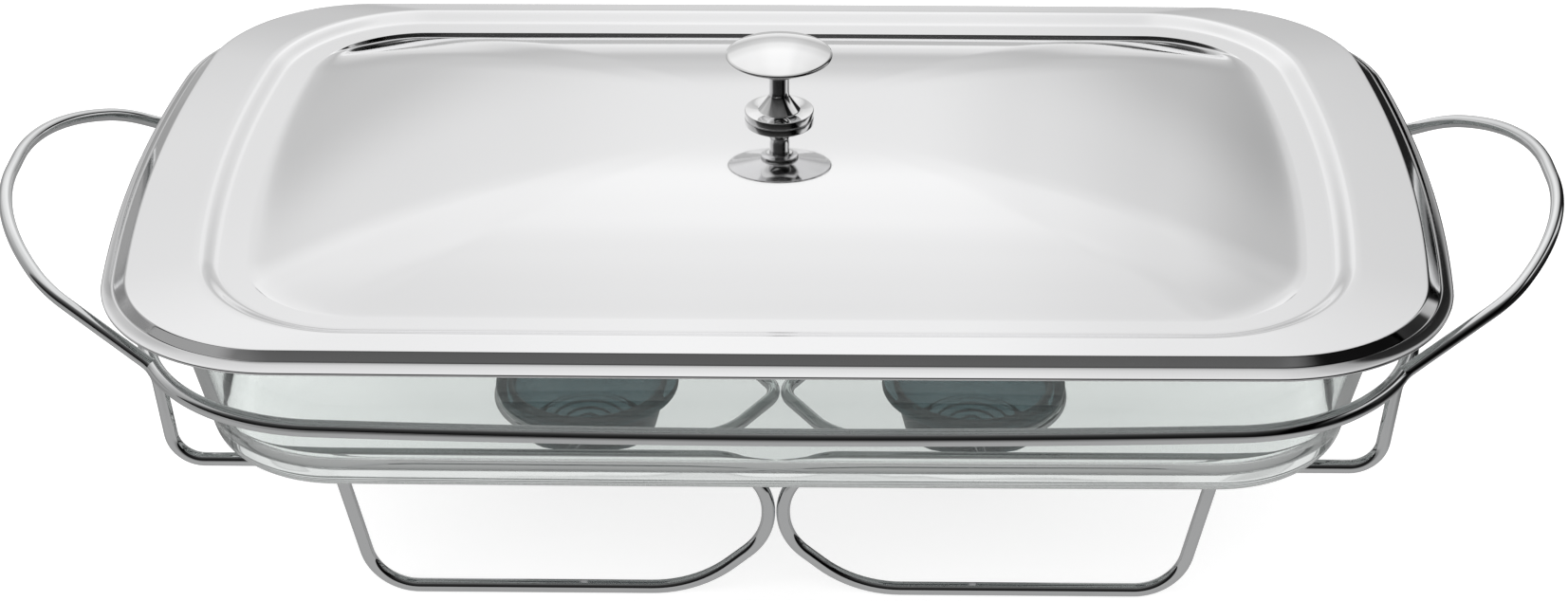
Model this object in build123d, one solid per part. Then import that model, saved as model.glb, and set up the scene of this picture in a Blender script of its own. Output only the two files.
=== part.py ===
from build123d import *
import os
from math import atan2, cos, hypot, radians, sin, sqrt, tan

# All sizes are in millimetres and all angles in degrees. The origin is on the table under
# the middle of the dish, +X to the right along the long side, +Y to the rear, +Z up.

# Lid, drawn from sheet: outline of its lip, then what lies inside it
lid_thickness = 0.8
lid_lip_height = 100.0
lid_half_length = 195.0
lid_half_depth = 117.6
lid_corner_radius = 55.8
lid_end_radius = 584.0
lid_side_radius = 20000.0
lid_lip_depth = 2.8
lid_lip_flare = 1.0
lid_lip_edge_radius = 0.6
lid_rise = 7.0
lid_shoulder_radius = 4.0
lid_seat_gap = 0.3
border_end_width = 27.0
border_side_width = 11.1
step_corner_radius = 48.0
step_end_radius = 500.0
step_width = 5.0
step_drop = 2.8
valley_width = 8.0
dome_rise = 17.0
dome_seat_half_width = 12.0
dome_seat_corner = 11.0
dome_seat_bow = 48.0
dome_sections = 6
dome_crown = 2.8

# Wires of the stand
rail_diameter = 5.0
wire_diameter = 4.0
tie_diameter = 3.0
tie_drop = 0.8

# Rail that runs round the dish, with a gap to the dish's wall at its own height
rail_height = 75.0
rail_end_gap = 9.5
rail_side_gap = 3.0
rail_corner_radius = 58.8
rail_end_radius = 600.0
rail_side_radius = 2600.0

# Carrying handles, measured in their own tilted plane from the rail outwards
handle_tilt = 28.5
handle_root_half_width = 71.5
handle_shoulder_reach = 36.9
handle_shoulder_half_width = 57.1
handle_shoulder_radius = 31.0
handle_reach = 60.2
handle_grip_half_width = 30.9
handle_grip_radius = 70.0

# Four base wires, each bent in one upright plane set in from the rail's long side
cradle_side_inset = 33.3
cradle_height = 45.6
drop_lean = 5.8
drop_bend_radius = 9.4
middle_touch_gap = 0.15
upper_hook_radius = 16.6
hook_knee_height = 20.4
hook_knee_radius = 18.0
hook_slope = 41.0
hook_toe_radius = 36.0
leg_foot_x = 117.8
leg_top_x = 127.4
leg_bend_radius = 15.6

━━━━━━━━

• EXERCISE DETAILS
In the listing above, find the lines holding the word "import" and copy them.

• EXERCISE SOLUTION
Model this object in build123d, one solid per part. Then import that model, saved as model.glb, and set up the scene of this picture in a Blender script of its own. Output only the two files.
from build123d import *
import os
from math import atan2, cos, hypot, radians, sin, sqrt, tan